The federal mandate means more work for Georgia regulators, but the state will be ready, said Vincent Russo, the secretary of state’s general counsel and the interim head of securities enforcement.
“I don’t think investors in Georgia should be worried,” said Russo. “At the end of the day, we’ll be able to meet our increased responsibilities under Dodd-Frank.”
David Yurko, one of about 125 victims who were defrauded of $28 million in a Ponzi scheme a few years ago in the Marietta area, hopes the Dodd-Frank law will somehow improve securities regulation.
“I don’t know that any regulatory authority was watching this,” Yurko said of the fraud that impacted him.
His case involved Marietta lawyer Robert Copeland, who sold bogus private mortgage loans to investors for five years before the scam collapsed in 2009 and the FBI and federal Securities and Exchange Commission investigated.
Yurko and his wife had invested more than $110,000 of retirement savings, house fix-up money and their daughter’s college funds in the scheme. The Lilburn couple is luckier than most. They expect to recover almost half through a damages award against their broker.
Copeland is now serving a 10-year sentence in federal prison.
In the wake of Bernie Madoff’s giant Ponzi scheme, government officials at both the federal and state levels said they hope that the change in regulatory responsibilities will free up the SEC to focus on larger money managers.
The Dodd-Frank law takes effect July 21, but SEC officials say the affected money managers likely won’t be required to switch to state regulation until early next year.
The SEC’s 100-person staff in Atlanta spends about a fourth of its time examining investment advisers in five states.
“We’re going to do our best to make sure no one is harmed as a result of the switch,” said SEC regional director Rhea Dignam.
But critics of the switch say securities regulators in many states will be strapped for cash and ill-prepared to take on examinations of larger, more complicated firms as a result of the Dodd-Frank Act.
“Dodd-Frank doesn’t say anything about whether your examination division is adequately funded,” said securities attorney Gould, a former SEC lawyer. Many states “do not have as sophisticated enforcement capabilities as the SEC,” he said.
State regulators counter that they will do a better job bird-dogging smaller money managers that are examined rarely, if at all, by the chronically short-staffed SEC.
“There were about 3,000 firms [nationwide] that just were never examined,” said Bob Webster, spokesman for the North American Securities Administrators Association, which represents state securities regulators.
After the change, states will be monitoring about 18,000 investment firms — about 4,000 more than now — as a result of the financial overhaul law, NASAA estimates.

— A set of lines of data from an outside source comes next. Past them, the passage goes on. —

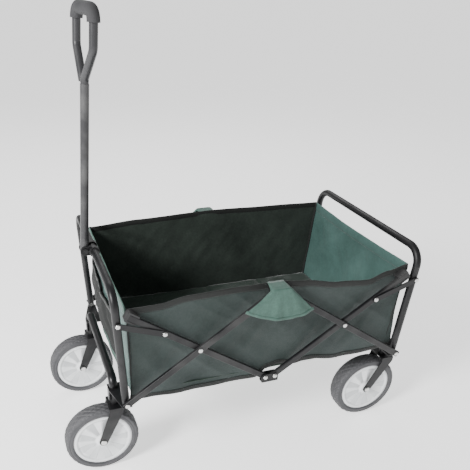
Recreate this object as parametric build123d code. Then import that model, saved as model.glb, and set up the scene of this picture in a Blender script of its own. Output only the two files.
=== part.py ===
"""Folding camp wagon: a fabric basket hung in two double scissors between two
inverted-U end frames, on two front casters and two fixed rear wheels.

X runs along the wagon (front and handle toward -X), Y across it (near side -Y),
Z up from the ground. Every size is in millimetres."""
import os
from math import atan2, cos, degrees, hypot, radians, sin, tan

from build123d import *

# Driving sizes
HALF_SPAN = 370.0        # centre of the wagon to each leg pivot
HALF_WIDTH = 244.0       # centre of the wagon to each leg's axis
PIVOT_ABOVE_FORK = 63.0  # lower pivots of the scissors above the forks
RISE = 244.0             # upper pivots above the lower ones
CROSSBAR_RISE = 293.0    # axis of the end frames' top rail above the lower pivots
WHEEL_RADIUS = 95.0
WHEEL_WIDTH = 45.0
FRONT_TRACK = 334.0
REAR_TRACK = 352.0
RIM_RISE = 250.0         # top edge of the fabric basket above the lower pivots
HANDLE_LENGTH = 540.0    # handle pivot to the top of the grip

# Tubes, bars and plates
TUBE_RADIUS = 9.5
TUBE_WALL = 1.5
CORNER_RADIUS = 44.0
LEG_BELOW_PIVOT = 11.0
FRONT_LEAN = 3.0
REAR_LEAN = 3.9
BAR_DEPTH = 16.0
BAR_THICKNESS = 9.0
BAR_WALL = 1.4
END_GAP = 13.0           # centre pivots sit this far to each side of the middle
LAYER_GAP = 0.5
PLATE = 3.0
RIVET_RADIUS = 3.0
HEAD_RADIUS = 5.5
HEAD_HEIGHT = 2.5
RUNNING_FIT = 0.05
OPEN_FIT = 0.6
TOP_PIN_FROM_END = 115.0  # short link's pin, measured along the bar
BAR_END_CUT = 14.0        # inner bars stop this short of the leg line
LINK_PIVOT_RISE = 218.0   # short link's pivot on the leg above the lower pivot
LINK_WIDTH = 14.0
WEB_OFFSET = 12.0
WEB_THICKNESS = 2.5
CENTRE_HALF_LENGTH = 22.0  # half the length of a centre bracket
PLATE_PAST_PIVOT = 9.0
TIE_RADIUS = 4.0          # stub that ties an upper bracket to the fabric wall
CAP_LENGTH = 24.0
CAP_WALL = 4.0
CAP_GAP = 2.0

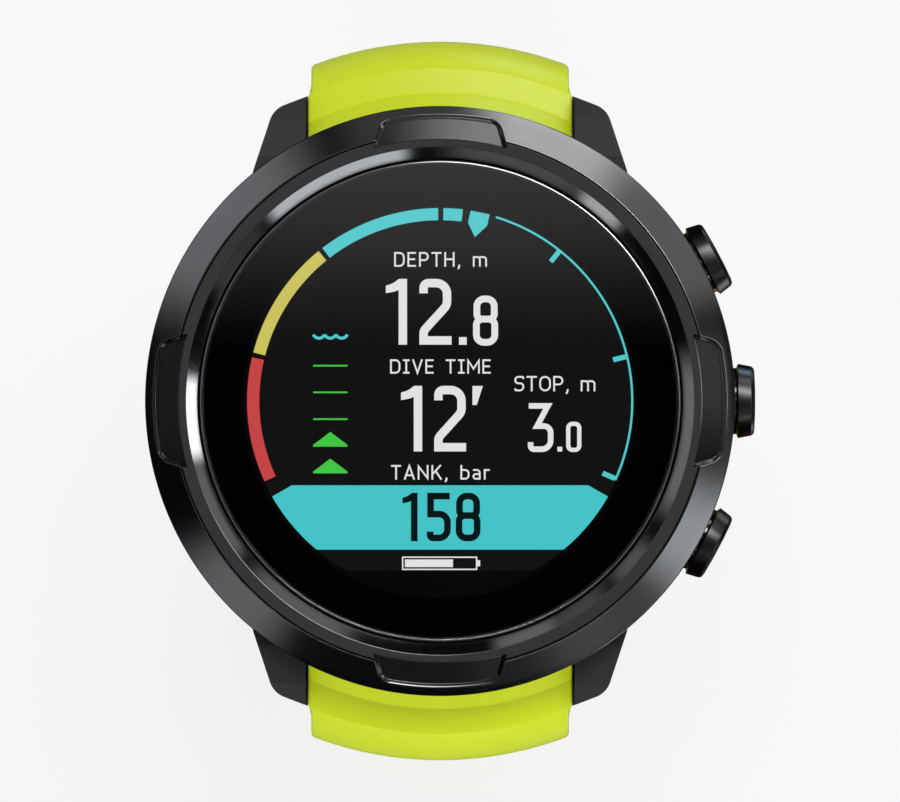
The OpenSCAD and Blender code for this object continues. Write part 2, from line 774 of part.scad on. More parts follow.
keeper_free();
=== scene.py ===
import math

import bmesh
import bpy
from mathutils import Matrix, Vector
from mathutils.geometry import delaunay_2d_cdt


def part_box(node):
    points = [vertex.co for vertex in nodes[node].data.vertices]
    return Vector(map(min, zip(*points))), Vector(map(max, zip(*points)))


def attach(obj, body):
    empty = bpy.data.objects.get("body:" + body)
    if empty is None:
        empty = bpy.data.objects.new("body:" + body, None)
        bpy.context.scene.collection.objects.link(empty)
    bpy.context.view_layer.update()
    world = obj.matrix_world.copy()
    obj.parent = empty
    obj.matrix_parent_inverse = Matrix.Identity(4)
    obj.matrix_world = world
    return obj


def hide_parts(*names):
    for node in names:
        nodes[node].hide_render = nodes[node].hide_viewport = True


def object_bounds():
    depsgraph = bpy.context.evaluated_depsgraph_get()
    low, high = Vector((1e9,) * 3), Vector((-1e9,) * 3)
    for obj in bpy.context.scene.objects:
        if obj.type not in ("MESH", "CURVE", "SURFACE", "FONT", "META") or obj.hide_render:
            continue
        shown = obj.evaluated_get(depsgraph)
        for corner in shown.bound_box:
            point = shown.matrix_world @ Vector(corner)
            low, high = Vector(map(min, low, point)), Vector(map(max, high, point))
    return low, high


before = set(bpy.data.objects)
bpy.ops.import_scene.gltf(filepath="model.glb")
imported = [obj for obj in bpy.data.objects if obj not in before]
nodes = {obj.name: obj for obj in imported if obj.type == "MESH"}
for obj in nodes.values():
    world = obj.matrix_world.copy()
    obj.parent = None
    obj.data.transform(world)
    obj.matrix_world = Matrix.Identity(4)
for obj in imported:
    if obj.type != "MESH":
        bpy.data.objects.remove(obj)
cad_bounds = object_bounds()
scene = bpy.context.scene

MM = 0.001  # every length below is in millimetres until mesh_mm


def box_mm(node):
    low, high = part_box(node)
    return low / MM, high / MM


# ---- sizes taken from the CAD frame ----

bezel_low, bezel_high = box_mm("bezel")
lens_low, lens_high = box_mm("lens")
panel_low, panel_high = box_mm("display_panel")
short_low, short_high = box_mm("strap_short")
bar_low, bar_high = box_mm("lug_bar_short")
button_low, button_high = box_mm("button_middle")

BEZEL_R = bezel_high.x
TOP = bezel_high.z
SEAT = bezel_low.z
LENS_R = lens_high.x
LENS_TOP = lens_high.z
FLOOR_Z = cad_bounds[0][2] / MM - 0.05  # just clear of the strap that lies on it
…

To get ready, states entered a pact that will allow them to borrow examiners from neighboring states if needed. Webster said several states also are beefing up their enforcement staffs and meeting with investment advisers to “walk through the examination process.”
Though Georgia’s unit is still not up to full staff, the secretary of state’s office, which enforces the state’s securities laws, hired two examiners last year, said Russo.
The agency also expects to use NASAA’s recently developed examination software to prioritize the order in which firms will be examined, based on how risky they are, and to consider joint examinations with other states.
“We’ll have more work for our agency, but I don’t think that means that we won’t be able to meet our responsibilities,” said Russo.
Meanwhile, however, the agency’s securities enforcement unit disappeared as a separate division last year, and its long-time director recently departed in the wake of budget cuts. The secretary of state’s office is seeking a new head of enforcement.
Early last year, Secretary of State Brian Kemp announced that he was folding the agency’s securities division into its professional licensing division in Macon. The latter department oversees dozens of state licensing boards that issue 197 types of licenses to about 400,000 state residents.
Responsibility for securities fraud investigations was folded into the secretary of state’s agency-wide investigations arm.
The move is expected to save about $500,000 a year.